Secara ilmiah, opini saya mendukung penerapan wasiat wajibah bagi ahli waris non-Muslim sebagai inovasi hukum progresif yang kontekstual. Ini bukan pelanggaran terhadap syariah, melainkan bentuk maslahah mursalah (kemaslahatan yang tidak bertentangan dengan nash) untuk menjaga harmoni sosial dan keluarga di Indonesia. Tanpa instrumen ini, potensi konflik waris beda agama akan meningkat, yang berpotensi melanggar HAM lebih luas (diskriminasi dan ketidakadilan ekonomi).
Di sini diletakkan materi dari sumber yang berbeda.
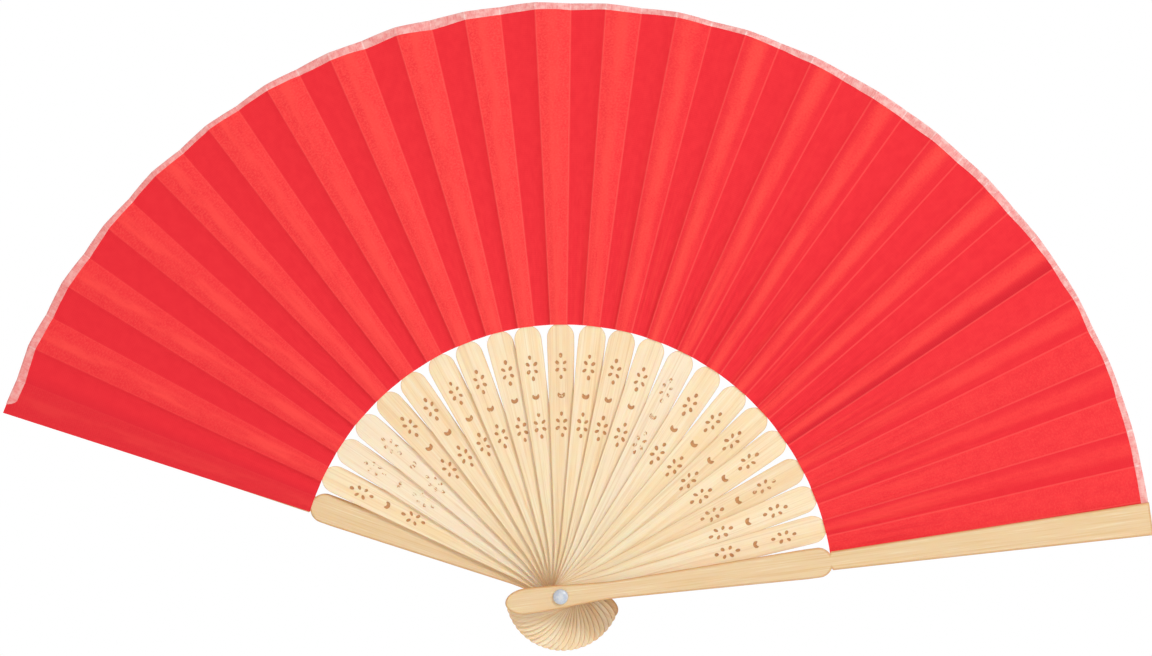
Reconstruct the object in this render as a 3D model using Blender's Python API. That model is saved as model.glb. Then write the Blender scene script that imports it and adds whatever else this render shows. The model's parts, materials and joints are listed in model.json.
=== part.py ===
"""Folding hand fan: stamped bamboo ribs between two guards, all on one rivet, carrying a pleated cloth leaf.

Metres, +Z up. The open fan stands upright and faces -Y, and +X is to its right seen from the front.
The origin is on the rivet's axis, halfway through the stack of sticks. Sticks are numbered from the rear
guard, 0, at the left and the back, to the front guard, 22, at the right and the front. Each stick is
modelled pointing up +Z from the rivet, then turned about the rivet to its place in the open fan.
"""

import math

import bmesh
import bpy

# Layout of the open fan
RIB_COUNT = 21
FRONT_GUARD = RIB_COUNT + 1
MIDDLE = FRONT_GUARD // 2
PITCH = math.radians(6.95)

# Stack along the rivet, from back (+Y) to front (-Y)
LEVEL = 0.00095
RIB_THICK = 0.00065
SLIP_THICK = 0.00035
CLOTH_THICK = 0.0002
CLOTH_TO_SLIP = 0.000175
GUARD_THICK = 0.0024

# Stick outline, measured from the rivet along the stick
BUTT = 0.0181
RIB_BUTT_ROUND = 0.009
GUARD_BUTT_ROUND = 0.0055
WAIST = 0.018
FULL_WIDTH = 0.080
SHOULDER = 0.084
SHOULDER_LENGTH = 0.0046
SLIP_START = 0.0884
RIB_TIP = 0.186
GUARD_TIP = 0.1918
BUTT_HALF = 0.0042
WAIST_HALF = 0.0028
RIB_HALF = 0.0044
GUARD_HALF = 0.0048
SLIP_HALF = (0.0015, 0.0012)
GUARD_SLIP_HALF = (0.0030, 0.0053)
GUARD_EDGE = 0.00025

# Pattern stamped into the front of a rib
MARK_DEPTH = 0.0002
FLOWERS_AT = (0.0556, 0.0746)
CRESCENT_AT = 0.0652
PETAL_REACH = (0.0035, 0.0017)
PETAL_SPREAD = math.radians(45)
PETAL_LENGTH = 0.0014
PETAL_WIDTH = 0.00095
CRESCENT_HALF = 0.0011

# Rivet
PIN_RADIUS = 0.00125
HOLE_RADIUS = 0.00145
HEAD_RADIUS = 0.00245
HEAD_HEIGHT = 0.0012
HEAD_GAP = 0.0002
SOCKET_RADIUS = 0.0014
SOCKET_DEPTH = 0.0006
PIN_END_GAP = 0.0002

# Leaf; its outer radius is given at the rear guard and at the front guard
LEAF_INNER = 0.088
LEAF_OUTER = (0.194, 0.1918)
GLUED_HALF = PITCH / 4
LAST_PANEL_RIGHT = math.radians(1.1)

BAMBOO = ("bamboo", (0.90, 0.74, 0.50), 0.55)
CLOTH = ("red_cloth", (0.86, 0.03, 0.045), 0.75)
PEARL = ("pearl_plastic", (0.72, 0.77, 0.90), 0.25)


def clear_scene():
    for obj in list(bpy.data.objects):
        bpy.data.objects.remove(obj, do_unlink=True)


def material(name, colour, roughness):
    """The Principled material of this name, made on first use."""
    found = bpy.data.materials.get(name)
    if found is None:
        found = bpy.data.materials.new(name)
        found.use_nodes = True
        shader = found.node_tree.nodes["Principled BSDF"]
        shader.inputs["Base Color"].default_value = (*colour, 1.0)
        shader.inputs["Roughness"].default_value = roughness
        shader.inputs["Metallic"].default_value = 0.0
    return found


def new_object(name, bm, finish):
    bmesh.ops.recalc_face_normals(bm, faces=bm.faces)
    mesh = bpy.data.meshes.new(name)
    bm.to_mesh(mesh)
    bm.free()
    mesh.materials.append(material(*finish))
    obj = bpy.data.objects.new(name, mesh)
    bpy.context.collection.objects.link(obj)
    return obj


def place_on_rivet(obj, stick, level_y):
    """Puts a piece modelled pointing up from the rivet at its stick's angle in the open fan."""
    obj.location = (0.0, level_y, 0.0)
    obj.rotation_euler = (0.0, (stick - MIDDLE) * PITCH, 0.0)


def rib_level(stick):
    """Mid-thickness of a rib's handle."""
    return (MIDDLE - stick) * LEVEL


def stick_outline(butt_round, full_half, slip_half, tip):
    """(distance from the rivet, half width) from the butt's end to the tip; the first has no width.

    The round shoulder runs on to the leaf's inner edge, and steps down to the slip just behind the leaf.
    """
    outline = [(-BUTT, 0.0)]
    for step in (1, 2, 3, 4):
        turn = math.pi / 2 * step / 4
        along = -BUTT + butt_round * (1 - math.cos(turn))
        outline.append((along, BUTT_HALF * math.sin(turn)))
    round_end = -BUTT + butt_round
    for step in (1, 2, 3):
        share = step / 3
        ease = share * share * (3 - 2 * share)
        along = round_end + (WAIST - round_end) * share
        outline.append((along, BUTT_HALF + (WAIST_HALF - BUTT_HALF) * ease))
    outline.append((FULL_WIDTH, full_half))
    outline.append((SHOULDER, full_half))
    last_turn = math.asin((LEAF_INNER - SHOULDER) / SHOULDER_LENGTH)
    for step in (1, 2, 3, 4):
        turn = last_turn * step / 4
        along = SHOULDER + SHOULDER_LENGTH * math.sin(turn)
        outline.append((along, full_half * math.cos(turn)))
    outline.append((SLIP_START, slip_half[0]))
    outline.append((tip, slip_half[1]))
    return outline


def ring_points(radius, count):
    return [
        (radius * math.cos(math.tau * i / count), radius * math.sin(math.tau * i / count))
        for i in range(count)
    ]


def petal(centre, turn, reach):
    """A drop with its point towards the flower's centre. turn is measured from the stick's own direction."""
    length, width = PETAL_LENGTH, PETAL_WIDTH
    drop = [(-0.5, 0.0), (0.05, -0.5), (0.5, -0.22), (0.5, 0.22), (0.05, 0.5)]
    points = []
    for along, across in drop:
        out = reach + along * length
        side = across * width
        x = out * math.sin(turn) + side * math.cos(turn)
        z = centre + out * math.cos(turn) - side * math.sin(turn)
        points.append((x, z))
    return points


def flower(centre):
    """Two petals along the stick and two to each side."""
    end_reach, side_reach = PETAL_REACH
    petals = [petal(centre, 0.0, end_reach), petal(centre, math.pi, end_reach)]
    for turn in (PETAL_SPREAD, math.pi - PETAL_SPREAD):
        petals.append(petal(centre, turn, side_reach))
        petals.append(petal(centre, -turn, side_reach))
    return petals


def crescent():
    """A half round with a notch in its outer side."""
    half = CRESCENT_HALF
    shape = [(-1, 0.45), (-0.75, -0.4), (0, -0.75), (0.75, -0.4), (1, 0.45), (0, -0.1)]
    return [(x * half, CRESCENT_AT + z * half) for x, z in shape]


def pivot_hole():
    return ring_points(HOLE_RADIUS, 12)


def joined(bm, loop):
    """The edges round a closed loop of points."""
    return [bm.edges.new((loop[i - 1], loop[i])) for i in range(len(loop))]


def wall(bm, one, two):
    """A band of quads between two closed loops."""
    for i in range(len(one)):
        bm.faces.new((one[i - 1], one[i], two[i], two[i - 1]))


def broad_face(bm, outline, holes, face_y):
    """One broad side of a stick. face_y(distance from the rivet) is its height. Returns its closed loops, rim first.

    The handle, up to the shoulder, is one region with holes. The shoulder and the slip are a strip of quads.
    """
    right = [bm.verts.new((half, 0.0, along)) for along, half in outline]
    left = [right[0]] + [bm.verts.new((-half, 0.0, along)) for along, half in outline[1:]]
    start = next(i for i, (along, _) in enumerate(outline) if along >= SHOULDER)
    loops = [[bm.verts.new((x, 0.0, z)) for x, z in points] for points in holes]
    edges = joined(bm, right[: start + 1] + left[start:0:-1])
    for loop in loops:
        edges += joined(bm, loop)
    bmesh.ops.triangle_fill(bm, use_beauty=True, use_dissolve=False, edges=edges)
    for i in range(start, len(outline) - 1):
        bm.faces.new((right[i], right[i + 1], left[i + 1], left[i]))
    for vert in right + left[1:] + [v for loop in loops for v in loop]:
        vert.co.y = face_y(vert.co.z)
    return [right + left[:0:-1]] + loops


def stick_mesh(outline, marks, back_y, front_y):
    """A flat stick with its pivot hole, and with blind marks stamped into its front."""
    bm = bmesh.new()
    back_rim, back_hole = broad_face(bm, outline, [pivot_hole()], lambda along: back_y)
    front_rim, front_hole, *pressed = broad_face(bm, outline, [pivot_hole()] + marks, front_y)
    wall(bm, back_rim, front_rim)
    wall(bm, back_hole, front_hole)
    for loop in pressed:
        floor = [bm.verts.new((v.co.x, v.co.y + MARK_DEPTH, v.co.z)) for v in loop]
        wall(bm, loop, floor)
        bm.faces.new(floor)
    return bm


def rib_front(along):
    """The handle keeps its full thickness to the shoulder, then thins down to the slip behind the cloth."""
    thinned = min(max((along - SHOULDER) / (LEAF_INNER - SHOULDER), 0.0), 1.0)
    return -RIB_THICK / 2 + (RIB_THICK - SLIP_THICK) * thinned


def make_ribs():
    outline = stick_outline(RIB_BUTT_ROUND, RIB_HALF, SLIP_HALF, RIB_TIP)
    marks = [crescent()]
    for centre in FLOWERS_AT:
        marks += flower(centre)
    for stick in range(1, FRONT_GUARD):
        bm = stick_mesh(outline, marks, RIB_THICK / 2, rib_front)
        rib = new_object(f"rib_{stick:02d}", bm, BAMBOO)
        place_on_rivet(rib, stick, rib_level(stick))


def cloth_level(stick):
    """Mid-thickness of the cloth on a stick: in front of a rib's slip, or against a guard's inner face."""
    slip_front = RIB_THICK / 2 - SLIP_THICK
    return rib_level(stick) + slip_front - CLOTH_TO_SLIP - CLOTH_THICK / 2


def guard_inner_face(stick):
    """The guards' inner faces: the rear one is behind its cloth and the front one is in front of it."""
    side = 1 if stick == 0 else -1
    return cloth_level(stick) + side * (CLOTH_THICK / 2 + CLOTH_TO_SLIP)


def guard_outer_face(stick):
    side = 1 if stick == 0 else -1
    return guard_inner_face(stick) + side * GUARD_THICK


def make_guard(name, stick):
    outline = stick_outline(GUARD_BUTT_ROUND, GUARD_HALF, GUARD_SLIP_HALF, GUARD_TIP)
    bm = stick_mesh(outline, [], GUARD_THICK / 2, lambda along: -GUARD_THICK / 2)
    guard = new_object(name, bm, BAMBOO)
    edge = guard.modifiers.new("eased_edges", "BEVEL")
    edge.width = GUARD_EDGE
    edge.segments = 1
    edge.limit_method = "ANGLE"
    edge.angle_limit = math.radians(60)
    place_on_rivet(guard, stick, (guard_inner_face(stick) + guard_outer_face(stick)) / 2)


def make_leaf_pleat(stick):
    """The panel glued to a stick, with the free panel that leads to the next stick at its right."""
    outer = LEAF_OUTER[0] + (LEAF_OUTER[1] - LEAF_OUTER[0]) * stick / FRONT_GUARD
    left = -GLUED_HALF
    right = LAST_PANEL_RIGHT if stick == FRONT_GUARD else PITCH - GLUED_HALF
    bm = bmesh.new()
    steps = 3
    rings = []
    for step in range(steps + 1):
        turn = left + (right - left) * step / steps
        column = []
        for radius in (LEAF_INNER, outer):
            column.append(bm.verts.new((radius * math.sin(turn), CLOTH_THICK / 2, radius * math.cos(turn))))
        rings.append(column)
    for one, two in zip(rings, rings[1:]):
        bm.faces.new((one[0], one[1], two[1], two[0]))
    grown = bmesh.ops.extrude_face_region(bm, geom=bm.faces[:])
    for vert in grown["geom"]:
        if isinstance(vert, bmesh.types.BMVert):
            vert.co.y = -CLOTH_THICK / 2
    pleat = new_object(f"leaf_pleat_{stick:02d}", bm, CLOTH)
    place_on_rivet(pleat, stick, cloth_level(stick))


def turned(name, profile, finish, sides=24):
    """A solid turned about the Y axis from (radius, y) points; it starts and ends on the axis."""
    bm = bmesh.new()
    rings = []
    for radius, y in profile:
        if radius == 0:
            rings.append([bm.verts.new((0.0, y, 0.0))])
        else:
            rings.append([bm.verts.new((x, y, z)) for x, z in ring_points(radius, sides)])
    for one, two in zip(rings, rings[1:]):
        for i in range(sides):
            start = one if len(one) == 1 else [one[i - 1], one[i]]
            end = two if len(two) == 1 else [two[i], two[i - 1]]
            bm.faces.new(start + end)
    obj = new_object(name, bm, finish)
    obj.data.shade_smooth()
    obj.data.set_sharp_from_angle(angle=math.radians(50))
    return obj


def dome(base_y, height):
    """(radius, y) points of a rivet head's dome, from its rim to its crown."""
    points = []
    for step in range(5):
        turn = math.pi / 2 * step / 5
        points.append((HEAD_RADIUS * math.cos(turn), base_y + height * math.sin(turn)))
    points.append((0.0, base_y + height))
    return points


def make_rivet():
    front_seat = guard_outer_face(FRONT_GUARD) - HEAD_GAP
    rear_seat = guard_outer_face(0) + HEAD_GAP
    pin_end = rear_seat + SOCKET_DEPTH - PIN_END_GAP
    pin = [(0.0, pin_end), (PIN_RADIUS, pin_end), (PIN_RADIUS, front_seat)]
    turned("rivet_pin", pin + dome(front_seat, -HEAD_HEIGHT), PEARL)
    socket = [(0.0, rear_seat + SOCKET_DEPTH), (SOCKET_RADIUS, rear_seat + SOCKET_DEPTH)]
    socket.append((SOCKET_RADIUS, rear_seat))
    turned("rivet_cap", socket + dome(rear_seat, HEAD_HEIGHT), PEARL)


def main():
    clear_scene()
    make_guard("rear_guard", 0)
    make_ribs()
    make_guard("front_guard", FRONT_GUARD)
    make_rivet()
    for stick in range(FRONT_GUARD + 1):
        make_leaf_pleat(stick)


main()
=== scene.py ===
"""Looks of the folding hand fan: bamboo sticks on one rivet, and a pleated red cloth leaf with a pale tape.

Metres, +Z up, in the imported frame: the open fan stands upright and faces -Y, with the rivet's axis at the
origin. Sticks are numbered from the rear guard, 0, at the left and the back, to the front guard, 22, at the
right and the front. Angles grow clockwise, seen from the front, from the middle rib, which points up.
"""

import json
import math
import random
from functools import reduce

import bmesh
import bpy
from mathutils import Matrix, Vector, noise
from mathutils.geometry import tessellate_polygon


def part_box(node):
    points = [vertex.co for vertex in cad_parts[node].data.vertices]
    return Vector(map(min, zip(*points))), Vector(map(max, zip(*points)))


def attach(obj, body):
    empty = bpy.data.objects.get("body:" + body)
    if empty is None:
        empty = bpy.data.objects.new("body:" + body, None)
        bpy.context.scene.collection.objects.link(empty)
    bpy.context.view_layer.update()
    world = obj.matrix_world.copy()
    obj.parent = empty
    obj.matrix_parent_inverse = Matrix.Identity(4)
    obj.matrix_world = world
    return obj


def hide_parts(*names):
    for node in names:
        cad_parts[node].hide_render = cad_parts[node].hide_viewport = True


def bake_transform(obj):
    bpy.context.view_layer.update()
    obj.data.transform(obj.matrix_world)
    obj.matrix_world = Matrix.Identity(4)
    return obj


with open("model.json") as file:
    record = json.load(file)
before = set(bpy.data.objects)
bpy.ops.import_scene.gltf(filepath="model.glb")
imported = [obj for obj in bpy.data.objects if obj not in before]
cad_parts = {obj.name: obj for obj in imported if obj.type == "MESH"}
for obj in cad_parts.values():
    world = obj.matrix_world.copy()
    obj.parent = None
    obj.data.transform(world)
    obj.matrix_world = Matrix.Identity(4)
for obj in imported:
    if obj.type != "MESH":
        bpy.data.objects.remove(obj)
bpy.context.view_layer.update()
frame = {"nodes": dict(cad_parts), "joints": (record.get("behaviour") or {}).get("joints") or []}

MM = 0.001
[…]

Namun, untuk menghindari ketidakpastian hukum, diperlukan revisi eksplisit dalam KHI atau undang-undang baru yang mengatur batas jelas, seperti maksimal 1/3 dan syarat pengabdian/harmoni rumah tangga, agar tetap menjaga keseimbangan antara prinsip Islam dan nilai konstitusional HAM.

 

Pendekatan ini membuktikan bahwa hukum waris Islam di Indonesia mampu beradaptasi tanpa kehilangan esensi, sekaligus memperkuat Pancasila sebagai dasar negara yang menjamin keadilan bagi semua warga, termasuk minoritas agama.

 

### Daftar Referensi

 

1. Kompilasi Hukum Islam (Instruksi Presiden Republik Indonesia Nomor 1 Tahun 1991), Pasal 209.

 

2. Putusan Mahkamah Agung Republik Indonesia Nomor 368 K/AG/1995 tanggal 16 Juli 1998.

 

3. Putusan Mahkamah Agung Republik Indonesia Nomor 51 K/AG/1999 tanggal 29 September 1999.

 

4. Putusan Mahkamah Agung Republik Indonesia Nomor 16 K/AG/2010.

 

5. Putusan Mahkamah Agung Republik Indonesia Nomor 331 K/AG/2018 tanggal 31 Mei 2018.

 

6. Undang-Undang Dasar Negara Republik Indonesia Tahun 1945, Pasal 28D, 28E, 28I, dan 29.

 

7. Deklarasi Universal Hak Asasi Manusia (DUHAM) 1948, Pasal 18.

 

8. Mutmainnah, Iin. “Wasiat Wajibah Bagi Ahli Waris Beda Agama (Analisis Terhadap Putusan Mahkamah Agung Nomor: 368K/AG/1995).” DIKTUM: Jurnal Syariah dan Hukum, Vol. 17, No. 2, 2019.

 

9. Rizkal. “Pemberian Hak Waris Dalam Hukum Islam Kepada Non-Muslim Berdasarkan Wasiat Wajibah: Kajian Putusan Nomor 16K/AG/2010.” Jurnal Yudisial, Vol. 9, No. 2, 2016.

 

10. Nugraheni, Destri Budi, dkk. “Pengaturan Dan Implementasi Wasiat Wajibah Di Indonesia.” Mimbar Hukum, Vol. 22, No. 2, 2010.

 

11. Gafur, Abdul. “Analisis Konsep Wasiat Wajibah Dalam KHI Dan Putusan MA.” Al-Mazaahib: Jurnal Perbandingan Hukum, Vol. 10, No. 1, 2022.